Your comment about rural workers also has no bearing in reality, I seriously doubt anyone is commuting from Arran, Mull or the like to Glasgow. Second home discount is what you should really be targetting.
but how do they know which side to lob bricks at?
https://twitter.com/alfonslopeztena/status/1094381713306857472
i predict that the euro elections will see lePens far right & traditional far left will lose votes to the GJ candidaates &
En Marche will do well out of it
but how do they know which side to lob bricks at?
Easy. Whichever side last threw a brick at you.
Far-right yellow vests and far-left yellow vests fight one another.
Are the left the ones on the left or the ones on the right of the screen? Why both sides in vests? I think they should have thought this through in a bit more detail for the casual viewer.
I did actually check public transport availability and approximate costs - by train, it would take a bit longer than by car, (although that all depends on what time trains run, and how often) and would cost me £12/day, so roughly £240/month, bus would cost about the same, and take closer to two hours. Without traffic, on an early start, I can and have got to work in fifteen minutes, without speeding, but usually around thirty five minutes. And I pay, depending on fuel costs, between £120-150/month in fuel.

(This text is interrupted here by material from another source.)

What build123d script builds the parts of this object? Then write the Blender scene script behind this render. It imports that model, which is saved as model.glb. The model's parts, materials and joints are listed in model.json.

I would also have to factor in walking to and from the station at each end, which would add easily an hour to each day. I have no idea where the nearest bus stop is for work, I’m on a big industrial estate, I’ve never seen a bus around there, so I could easily see me spending four hours a day traveling, for a distance of fifteen miles.
Bugger that, as they say, for a game of soldiers!
And I’m not cycling either, I’d be having to be up around 3am to get ready to set off at 5am, at nearly 65 I’m too sodding old, with arthritis.
Not gonna happen.
I would also have to factor in walking to and from the station at each end, which would add easily an hour to each day.
It's a bit late now but if you'd done that every day of your working career you'd be as fit as Madame E.